** Start Given material **

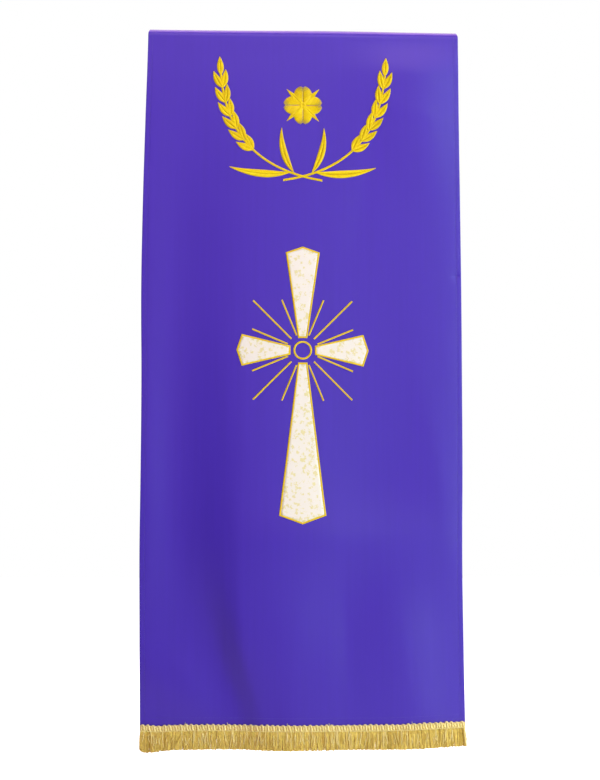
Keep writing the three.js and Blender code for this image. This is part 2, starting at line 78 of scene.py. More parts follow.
# %% Tables of folds, in the sizes that the solid has
# Each fold has nine values, at even steps from the turn down to the hem: where its crest lies,
# how far it spreads to its left and to its right, and how far it stands out.
FRONT_FOLDS = {
    "main crest": dict(
        x=[-86, -88, -88, -87, -84, -84, -92, -88, -56],
        left=[62, 62, 62, 62, 62, 58, 44, 25, 21],
        right=[110, 110, 110, 110, 110, 110, 110, 110, 95],
        rise=[0, 2, 4.5, 6.5, 10.5, 14, 16.5, 17, 11],
    ),
    "middle pleat": dict(
        x=[-4, -4, -4, -4, -4, -4, -4, -4, -4],
        left=[45, 45, 45, 45, 45, 45, 45, 45, 45],
        right=[48, 48, 48, 48, 48, 48, 48, 50, 100],
        rise=[0, 0, 0, 0, 0, 0, 0.5, 3.8, 8],
    ),
    "lower right flute": dict(
        x=[143, 143, 143, 143, 143, 143, 143, 148, 165],
        left=[36, 36, 36, 36, 36, 36, 40, 60, 75],
        right=[46, 46, 46, 46, 46, 46, 46, 46, 45],
        rise=[0, 0, 0, 0, 0, 0, 1, 8.5, 9],
    ),
    "right edge": dict(
        x=[175, 185, 210, 215, 215, 215, 215, 222, 225],
        left=[60, 60, 60, 60, 60, 60, 60, 60, 60],
        right=[52, 42, 34, 34, 34, 34, 34, 34, 34],
        rise=[5.5, 5, 2, 1.8, 2.2, 2.8, 3, 1.4, 1],
    ),
    "left edge": dict(
        x=[-250, -250, -250, -250, -250, -250, -250, -250, -250],
        left=[40, 40, 40, 40, 40, 40, 40, 40, 40],
        right=[40, 36, 32, 30, 30, 30, 32, 34, 34],
        rise=[0, 2, 4, 5, 7, 8.5, 7, 2, 0],
    ),
}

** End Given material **

Quote every line of the data, word for word.

■ **Written response**
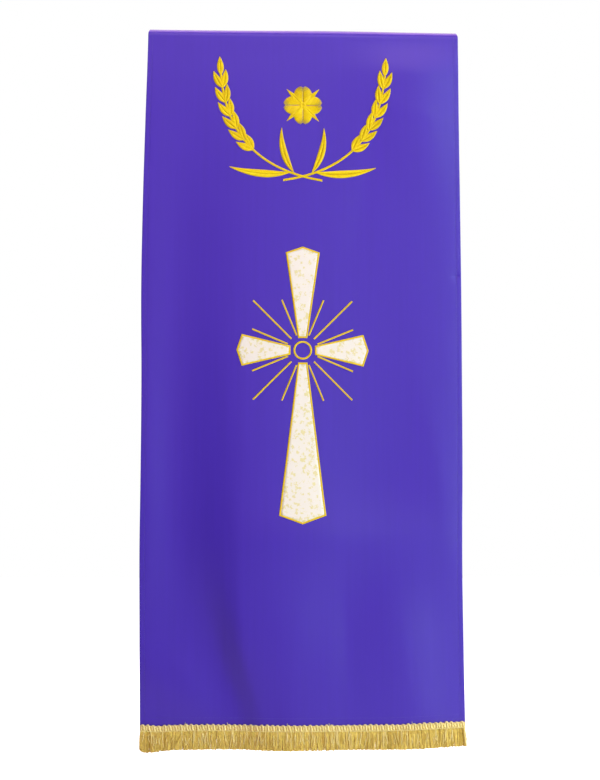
Keep writing the three.js and Blender code for this image. This is part 2, starting at line 78 of scene.py. More parts follow.
# %% Tables of folds, in the sizes that the solid has
# Each fold has nine values, at even steps from the turn down to the hem: where its crest lies,
# how far it spreads to its left and to its right, and how far it stands out.
FRONT_FOLDS = {
    "main crest": dict(
        x=[-86, -88, -88, -87, -84, -84, -92, -88, -56],
        left=[62, 62, 62, 62, 62, 58, 44, 25, 21],
        right=[110, 110, 110, 110, 110, 110, 110, 110, 95],
        rise=[0, 2, 4.5, 6.5, 10.5, 14, 16.5, 17, 11],
    ),
    "middle pleat": dict(
        x=[-4, -4, -4, -4, -4, -4, -4, -4, -4],
        left=[45, 45, 45, 45, 45, 45, 45, 45, 45],
        right=[48, 48, 48, 48, 48, 48, 48, 50, 100],
        rise=[0, 0, 0, 0, 0, 0, 0.5, 3.8, 8],
    ),
    "lower right flute": dict(
        x=[143, 143, 143, 143, 143, 143, 143, 148, 165],
        left=[36, 36, 36, 36, 36, 36, 40, 60, 75],
        right=[46, 46, 46, 46, 46, 46, 46, 46, 45],
        rise=[0, 0, 0, 0, 0, 0, 1, 8.5, 9],
    ),
    "right edge": dict(
        x=[175, 185, 210, 215, 215, 215, 215, 222, 225],
        left=[60, 60, 60, 60, 60, 60, 60, 60, 60],
        right=[52, 42, 34, 34, 34, 34, 34, 34, 34],
        rise=[5.5, 5, 2, 1.8, 2.2, 2.8, 3, 1.4, 1],
    ),
    "left edge": dict(
        x=[-250, -250, -250, -250, -250, -250, -250, -250, -250],
        left=[40, 40, 40, 40, 40, 40, 40, 40, 40],
        right=[40, 36, 32, 30, 30, 30, 32, 34, 34],
        rise=[0, 2, 4, 5, 7, 8.5, 7, 2, 0],
    ),
}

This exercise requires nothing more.